▶ _Dataset content_:
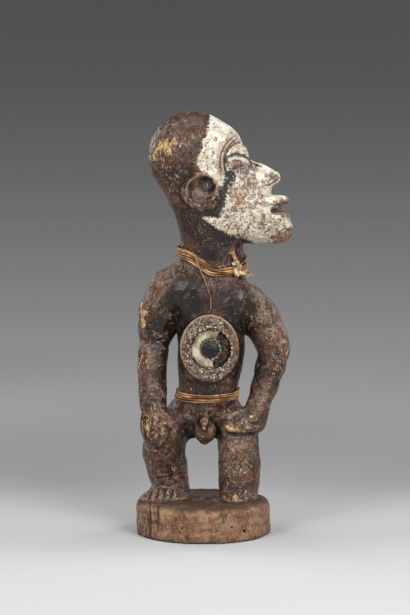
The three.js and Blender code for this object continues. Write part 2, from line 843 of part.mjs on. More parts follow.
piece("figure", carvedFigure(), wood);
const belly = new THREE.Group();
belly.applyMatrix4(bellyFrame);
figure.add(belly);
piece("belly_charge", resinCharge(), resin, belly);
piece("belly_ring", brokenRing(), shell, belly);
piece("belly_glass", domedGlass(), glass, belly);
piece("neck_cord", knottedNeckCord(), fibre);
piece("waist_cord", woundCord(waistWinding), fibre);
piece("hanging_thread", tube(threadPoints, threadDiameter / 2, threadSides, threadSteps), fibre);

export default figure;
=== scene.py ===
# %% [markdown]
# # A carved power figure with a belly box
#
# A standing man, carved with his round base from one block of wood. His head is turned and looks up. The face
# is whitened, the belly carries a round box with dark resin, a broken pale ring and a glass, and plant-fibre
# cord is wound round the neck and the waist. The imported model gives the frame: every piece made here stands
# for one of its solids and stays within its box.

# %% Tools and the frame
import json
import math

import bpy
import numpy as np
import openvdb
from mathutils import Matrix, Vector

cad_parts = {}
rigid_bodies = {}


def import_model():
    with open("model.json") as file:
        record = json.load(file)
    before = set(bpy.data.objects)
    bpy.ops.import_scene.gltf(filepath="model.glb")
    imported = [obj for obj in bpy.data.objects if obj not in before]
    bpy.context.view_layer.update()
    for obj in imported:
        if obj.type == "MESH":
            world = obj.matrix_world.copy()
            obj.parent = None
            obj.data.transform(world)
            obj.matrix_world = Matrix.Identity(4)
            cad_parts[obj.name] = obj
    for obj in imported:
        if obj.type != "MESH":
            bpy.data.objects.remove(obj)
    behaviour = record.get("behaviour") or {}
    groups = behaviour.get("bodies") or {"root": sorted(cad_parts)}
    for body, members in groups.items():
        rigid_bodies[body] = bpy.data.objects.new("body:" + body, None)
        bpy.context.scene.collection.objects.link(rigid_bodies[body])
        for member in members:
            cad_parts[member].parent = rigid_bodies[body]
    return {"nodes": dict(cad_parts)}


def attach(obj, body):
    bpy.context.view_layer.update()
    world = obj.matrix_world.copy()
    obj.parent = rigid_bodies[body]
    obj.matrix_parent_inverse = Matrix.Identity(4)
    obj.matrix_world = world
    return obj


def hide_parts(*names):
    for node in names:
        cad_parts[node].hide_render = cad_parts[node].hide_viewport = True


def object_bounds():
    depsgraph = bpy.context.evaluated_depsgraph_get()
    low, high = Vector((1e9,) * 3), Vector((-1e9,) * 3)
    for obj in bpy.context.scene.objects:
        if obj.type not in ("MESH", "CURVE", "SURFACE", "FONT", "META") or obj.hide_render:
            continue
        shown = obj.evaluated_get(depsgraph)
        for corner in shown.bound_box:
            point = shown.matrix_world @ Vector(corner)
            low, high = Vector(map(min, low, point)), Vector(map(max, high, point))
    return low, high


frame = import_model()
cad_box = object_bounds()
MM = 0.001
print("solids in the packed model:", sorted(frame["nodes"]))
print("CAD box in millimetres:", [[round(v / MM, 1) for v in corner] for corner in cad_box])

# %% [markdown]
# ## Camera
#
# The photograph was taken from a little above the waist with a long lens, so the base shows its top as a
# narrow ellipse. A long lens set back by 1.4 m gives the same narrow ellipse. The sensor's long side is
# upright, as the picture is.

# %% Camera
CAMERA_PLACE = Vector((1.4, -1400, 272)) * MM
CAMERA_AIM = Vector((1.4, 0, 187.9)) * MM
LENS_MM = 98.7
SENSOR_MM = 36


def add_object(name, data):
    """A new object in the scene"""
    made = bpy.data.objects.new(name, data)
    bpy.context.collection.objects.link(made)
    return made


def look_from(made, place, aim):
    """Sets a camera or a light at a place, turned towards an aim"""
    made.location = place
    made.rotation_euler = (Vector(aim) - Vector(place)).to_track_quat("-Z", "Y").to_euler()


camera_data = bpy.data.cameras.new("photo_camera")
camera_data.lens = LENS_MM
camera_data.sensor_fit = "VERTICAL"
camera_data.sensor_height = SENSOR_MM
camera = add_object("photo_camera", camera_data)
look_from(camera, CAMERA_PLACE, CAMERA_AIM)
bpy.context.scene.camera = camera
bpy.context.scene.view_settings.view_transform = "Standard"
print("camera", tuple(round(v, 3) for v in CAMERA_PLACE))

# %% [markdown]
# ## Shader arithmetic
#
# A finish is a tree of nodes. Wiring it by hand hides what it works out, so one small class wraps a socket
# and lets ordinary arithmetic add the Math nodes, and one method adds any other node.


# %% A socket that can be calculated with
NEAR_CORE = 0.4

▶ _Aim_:
Output exactly the lines running from the line containing "threadSides, threadSteps), fibre);" through the line containing "obj.parent = None", and only those lines.

▶ _Response below_:
piece("hanging_thread", tube(threadPoints, threadDiameter / 2, threadSides, threadSteps), fibre);

export default figure;
=== scene.py ===
# %% [markdown]
# # A carved power figure with a belly box
#
# A standing man, carved with his round base from one block of wood. His head is turned and looks up. The face
# is whitened, the belly carries a round box with dark resin, a broken pale ring and a glass, and plant-fibre
# cord is wound round the neck and the waist. The imported model gives the frame: every piece made here stands
# for one of its solids and stays within its box.

# %% Tools and the frame
import json
import math

import bpy
import numpy as np
import openvdb
from mathutils import Matrix, Vector

cad_parts = {}
rigid_bodies = {}


def import_model():
    with open("model.json") as file:
        record = json.load(file)
    before = set(bpy.data.objects)
    bpy.ops.import_scene.gltf(filepath="model.glb")
    imported = [obj for obj in bpy.data.objects if obj not in before]
    bpy.context.view_layer.update()
    for obj in imported:
        if obj.type == "MESH":
            world = obj.matrix_world.copy()
            obj.parent = None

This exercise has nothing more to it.